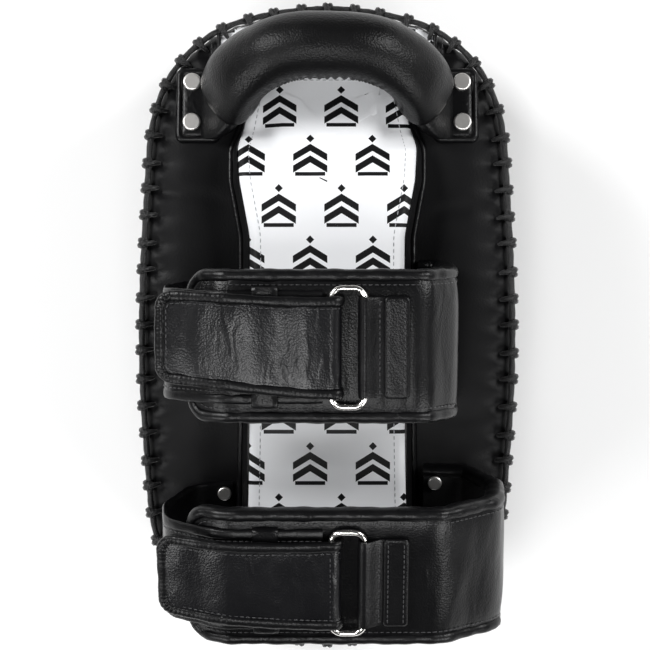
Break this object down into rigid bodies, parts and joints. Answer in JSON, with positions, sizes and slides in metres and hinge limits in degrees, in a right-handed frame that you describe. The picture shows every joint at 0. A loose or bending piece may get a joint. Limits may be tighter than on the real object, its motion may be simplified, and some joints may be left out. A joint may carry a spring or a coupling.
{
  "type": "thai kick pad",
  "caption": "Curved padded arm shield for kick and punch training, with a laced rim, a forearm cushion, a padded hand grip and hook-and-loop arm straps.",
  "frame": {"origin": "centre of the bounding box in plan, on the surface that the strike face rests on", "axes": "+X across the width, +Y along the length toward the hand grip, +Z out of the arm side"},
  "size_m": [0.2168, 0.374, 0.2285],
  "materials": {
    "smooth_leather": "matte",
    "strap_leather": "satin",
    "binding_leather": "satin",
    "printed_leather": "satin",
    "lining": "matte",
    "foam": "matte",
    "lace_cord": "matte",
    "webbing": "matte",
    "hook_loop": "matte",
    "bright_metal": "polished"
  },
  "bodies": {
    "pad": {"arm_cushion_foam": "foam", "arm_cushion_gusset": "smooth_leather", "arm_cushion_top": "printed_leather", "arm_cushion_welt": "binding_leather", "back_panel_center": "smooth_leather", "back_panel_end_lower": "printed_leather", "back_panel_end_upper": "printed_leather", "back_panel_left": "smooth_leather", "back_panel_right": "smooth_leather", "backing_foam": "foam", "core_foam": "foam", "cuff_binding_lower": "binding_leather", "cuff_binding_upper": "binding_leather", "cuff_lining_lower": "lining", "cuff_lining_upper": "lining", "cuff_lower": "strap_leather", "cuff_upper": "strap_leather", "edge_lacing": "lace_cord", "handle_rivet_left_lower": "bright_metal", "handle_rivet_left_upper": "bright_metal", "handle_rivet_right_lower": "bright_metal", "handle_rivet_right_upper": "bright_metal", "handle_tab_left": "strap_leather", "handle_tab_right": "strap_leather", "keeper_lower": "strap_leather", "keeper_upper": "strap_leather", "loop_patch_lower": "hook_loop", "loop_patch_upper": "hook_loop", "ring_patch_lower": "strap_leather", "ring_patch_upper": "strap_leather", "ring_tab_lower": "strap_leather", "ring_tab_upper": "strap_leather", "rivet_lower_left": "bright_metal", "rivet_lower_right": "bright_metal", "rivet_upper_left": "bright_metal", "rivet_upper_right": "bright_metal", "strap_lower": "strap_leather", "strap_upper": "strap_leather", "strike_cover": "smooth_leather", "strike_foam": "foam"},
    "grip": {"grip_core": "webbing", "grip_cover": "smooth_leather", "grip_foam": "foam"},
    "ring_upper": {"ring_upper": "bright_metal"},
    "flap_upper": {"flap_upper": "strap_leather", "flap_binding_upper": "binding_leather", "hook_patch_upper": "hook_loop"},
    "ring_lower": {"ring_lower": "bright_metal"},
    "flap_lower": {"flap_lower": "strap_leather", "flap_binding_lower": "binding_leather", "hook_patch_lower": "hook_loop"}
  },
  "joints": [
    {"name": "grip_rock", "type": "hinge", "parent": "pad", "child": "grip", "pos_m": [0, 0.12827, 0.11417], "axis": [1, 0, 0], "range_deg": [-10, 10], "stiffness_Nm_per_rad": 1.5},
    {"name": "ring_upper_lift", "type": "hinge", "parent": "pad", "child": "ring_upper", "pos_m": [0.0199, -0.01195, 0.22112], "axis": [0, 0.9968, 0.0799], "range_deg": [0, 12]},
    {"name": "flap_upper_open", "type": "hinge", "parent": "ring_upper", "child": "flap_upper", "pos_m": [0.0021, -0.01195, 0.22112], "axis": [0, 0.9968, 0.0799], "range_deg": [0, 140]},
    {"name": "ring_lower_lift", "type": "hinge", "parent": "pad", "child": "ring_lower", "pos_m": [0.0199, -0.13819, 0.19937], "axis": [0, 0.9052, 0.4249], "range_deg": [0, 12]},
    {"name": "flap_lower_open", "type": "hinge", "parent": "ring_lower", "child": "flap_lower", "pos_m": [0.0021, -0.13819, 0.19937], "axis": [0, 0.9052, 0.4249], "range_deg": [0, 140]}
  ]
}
* * *
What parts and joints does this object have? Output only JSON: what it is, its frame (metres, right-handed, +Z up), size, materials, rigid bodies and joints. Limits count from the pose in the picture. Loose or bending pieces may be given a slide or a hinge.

STATED EXERCISE: Count the lines that include the word "materials" and state the result as a bare number.

COMPLETE RESPONSE: 2